**GIVEN REQUEST:**
Your task is to extract every line from the material below exactly.

________________________

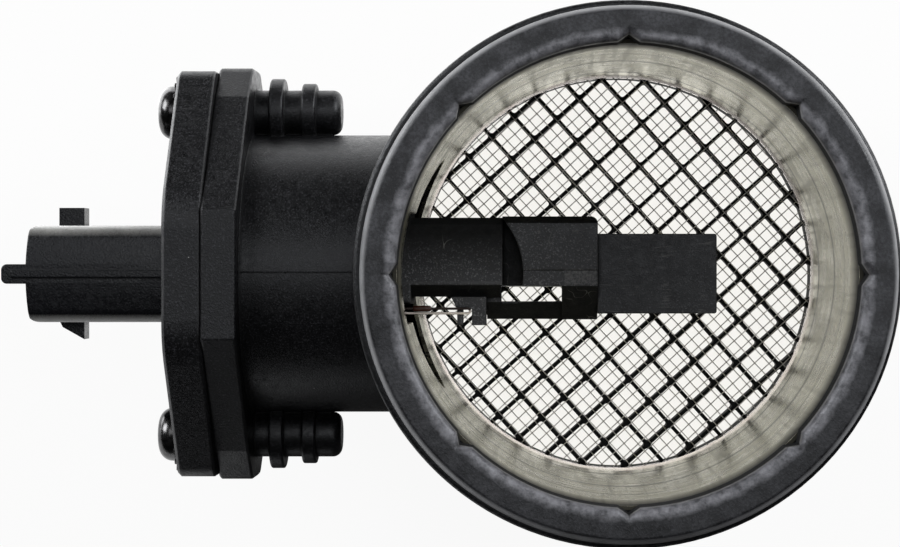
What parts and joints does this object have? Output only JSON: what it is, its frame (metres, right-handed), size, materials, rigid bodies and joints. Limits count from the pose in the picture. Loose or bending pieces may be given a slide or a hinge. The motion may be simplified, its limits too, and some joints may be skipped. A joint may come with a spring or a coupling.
{
  "type": "mass airflow sensor",
  "caption": "Round flow tube with a metal sleeve, inlet lattice and wire screen, and a side neck that holds a flanged plug-in hot film probe with a shrouded connector.",
  "frame": {"origin": "centre of the flow tube's inlet face, on the tube axis", "axes": "+Z along the tube axis in the direction of the air flow; -X along the side neck to the connector; +Y across the neck, towards the upper screw"},
  "size_m": [0.1404, 0.0832, 0.082],
  "materials": {
    "housing_plastic": "dark grey glass-filled moulding, satin",
    "body_plastic": "dark grey moulding, satin",
    "probe_plastic": "black moulding, fine grain",
    "duct_plastic": "black moulding, smooth satin",
    "lattice_plastic": "black moulding",
    "sleeve_metal": "bright drawn, slightly warm",
    "rim_metal": "bright",
    "screen_wire": "drawn stainless wire",
    "seal_rubber": "smooth rubber",
    "sink_aluminium": "plain sheet",
    "board_ceramic": "white ceramic substrate",
    "chip_resin": "moulded epoxy",
    "capacitor_ceramic": "fired ceramic",
    "bead_resin": "dipped resin",
    "lead_wire": "tinned wire",
    "screw_steel": "dark zinc plated",
    "terminal_metal": "tinned brass"
  },
  "bodies": {
    "root": {"housing": "housing_plastic", "flow_sleeve": "sleeve_metal", "flow_straightener": "lattice_plastic", "wire_screen": "screen_wire", "screen_rim": "rim_metal", "retaining_ring": "lattice_plastic", "sensor_body": "body_plastic", "neck_seal": "seal_rubber", "electronics_lid": "body_plastic", "heat_sink": "sink_aluminium", "circuit_board": "board_ceramic", "control_chip": "chip_resin", "driver_chip": "chip_resin", "capacitors": "capacitor_ceramic", "resistors": "chip_resin", "bond_wires": "sink_aluminium", "probe_carrier": "probe_plastic", "probe_face_cover": "probe_plastic", "measuring_duct": "duct_plastic", "duct_cover": "duct_plastic", "sensing_element": "board_ceramic", "thermistor_bead": "bead_resin", "thermistor_supply_lead": "lead_wire", "thermistor_return_lead": "lead_wire", "upper_screw": "screw_steel", "lower_screw": "screw_steel", "upper_lock_washer": "screw_steel", "lower_lock_washer": "screw_steel", "terminal_1": "terminal_metal", "terminal_2": "terminal_metal", "terminal_3": "terminal_metal", "terminal_4": "terminal_metal", "terminal_5": "terminal_metal"}
  },
  "joints": []
}
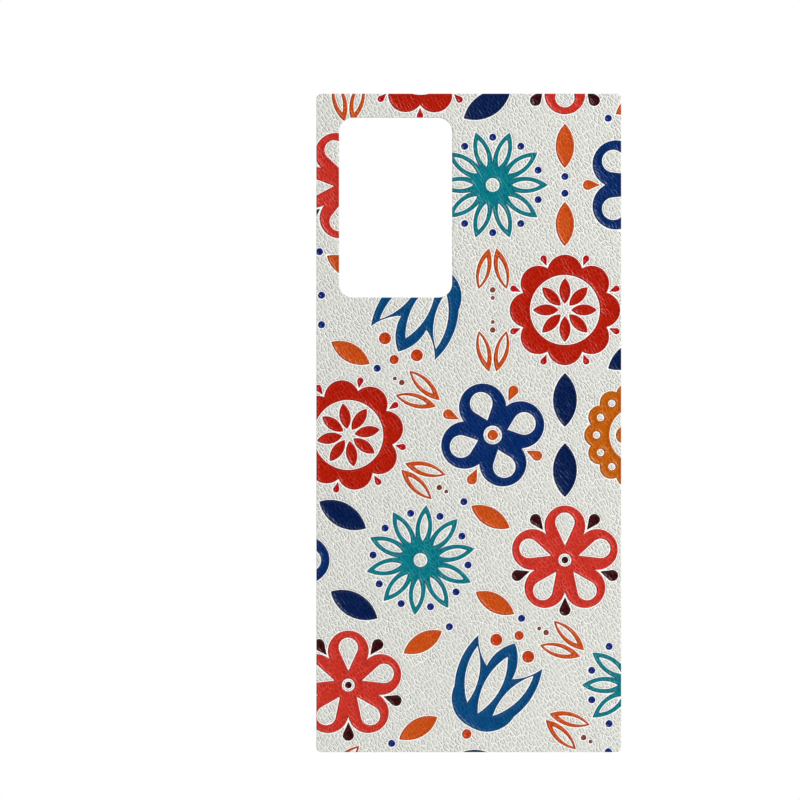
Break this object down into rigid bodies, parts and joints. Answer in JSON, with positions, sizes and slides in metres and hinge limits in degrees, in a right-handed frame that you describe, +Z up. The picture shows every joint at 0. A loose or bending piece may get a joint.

________________________

**SOLUTION TO THE PROBLEM:**
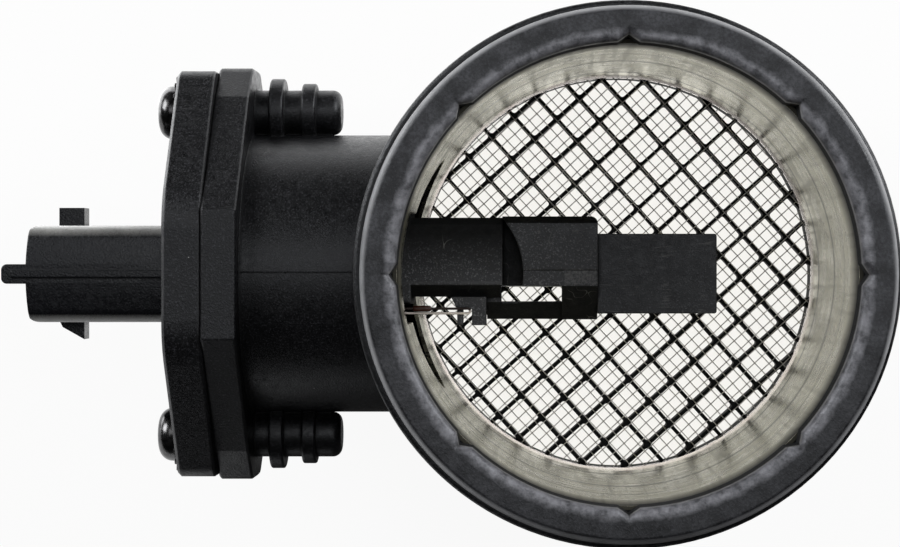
What parts and joints does this object have? Output only JSON: what it is, its frame (metres, right-handed), size, materials, rigid bodies and joints. Limits count from the pose in the picture. Loose or bending pieces may be given a slide or a hinge. The motion may be simplified, its limits too, and some joints may be skipped. A joint may come with a spring or a coupling.
{
  "type": "mass airflow sensor",
  "caption": "Round flow tube with a metal sleeve, inlet lattice and wire screen, and a side neck that holds a flanged plug-in hot film probe with a shrouded connector.",
  "frame": {"origin": "centre of the flow tube's inlet face, on the tube axis", "axes": "+Z along the tube axis in the direction of the air flow; -X along the side neck to the connector; +Y across the neck, towards the upper screw"},
  "size_m": [0.1404, 0.0832, 0.082],
  "materials": {
    "housing_plastic": "dark grey glass-filled moulding, satin",
    "body_plastic": "dark grey moulding, satin",
    "probe_plastic": "black moulding, fine grain",
    "duct_plastic": "black moulding, smooth satin",
    "lattice_plastic": "black moulding",
    "sleeve_metal": "bright drawn, slightly warm",
    "rim_metal": "bright",
    "screen_wire": "drawn stainless wire",
    "seal_rubber": "smooth rubber",
    "sink_aluminium": "plain sheet",
    "board_ceramic": "white ceramic substrate",
    "chip_resin": "moulded epoxy",
    "capacitor_ceramic": "fired ceramic",
    "bead_resin": "dipped resin",
    "lead_wire": "tinned wire",
    "screw_steel": "dark zinc plated",
    "terminal_metal": "tinned brass"
  },
  "bodies": {
    "root": {"housing": "housing_plastic", "flow_sleeve": "sleeve_metal", "flow_straightener": "lattice_plastic", "wire_screen": "screen_wire", "screen_rim": "rim_metal", "retaining_ring": "lattice_plastic", "sensor_body": "body_plastic", "neck_seal": "seal_rubber", "electronics_lid": "body_plastic", "heat_sink": "sink_aluminium", "circuit_board": "board_ceramic", "control_chip": "chip_resin", "driver_chip": "chip_resin", "capacitors": "capacitor_ceramic", "resistors": "chip_resin", "bond_wires": "sink_aluminium", "probe_carrier": "probe_plastic", "probe_face_cover": "probe_plastic", "measuring_duct": "duct_plastic", "duct_cover": "duct_plastic", "sensing_element": "board_ceramic", "thermistor_bead": "bead_resin", "thermistor_supply_lead": "lead_wire", "thermistor_return_lead": "lead_wire", "upper_screw": "screw_steel", "lower_screw": "screw_steel", "upper_lock_washer": "screw_steel", "lower_lock_washer": "screw_steel", "terminal_1": "terminal_metal", "terminal_2": "terminal_metal", "terminal_3": "terminal_metal", "terminal_4": "terminal_metal", "terminal_5": "terminal_metal"}
  },
  "joints": []
}
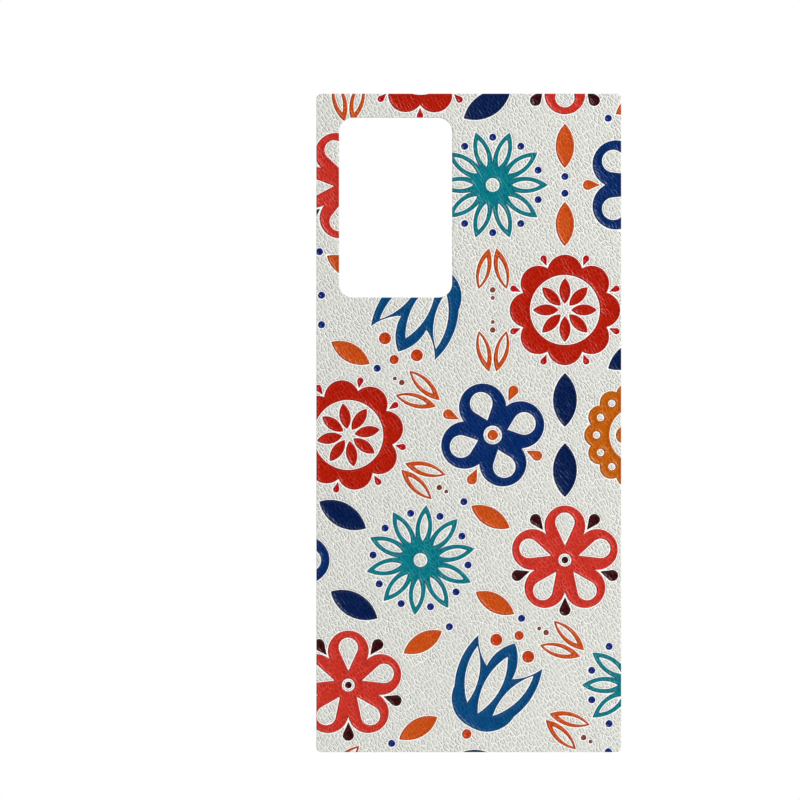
Break this object down into rigid bodies, parts and joints. Answer in JSON, with positions, sizes and slides in metres and hinge limits in degrees, in a right-handed frame that you describe, +Z up. The picture shows every joint at 0. A loose or bending piece may get a joint.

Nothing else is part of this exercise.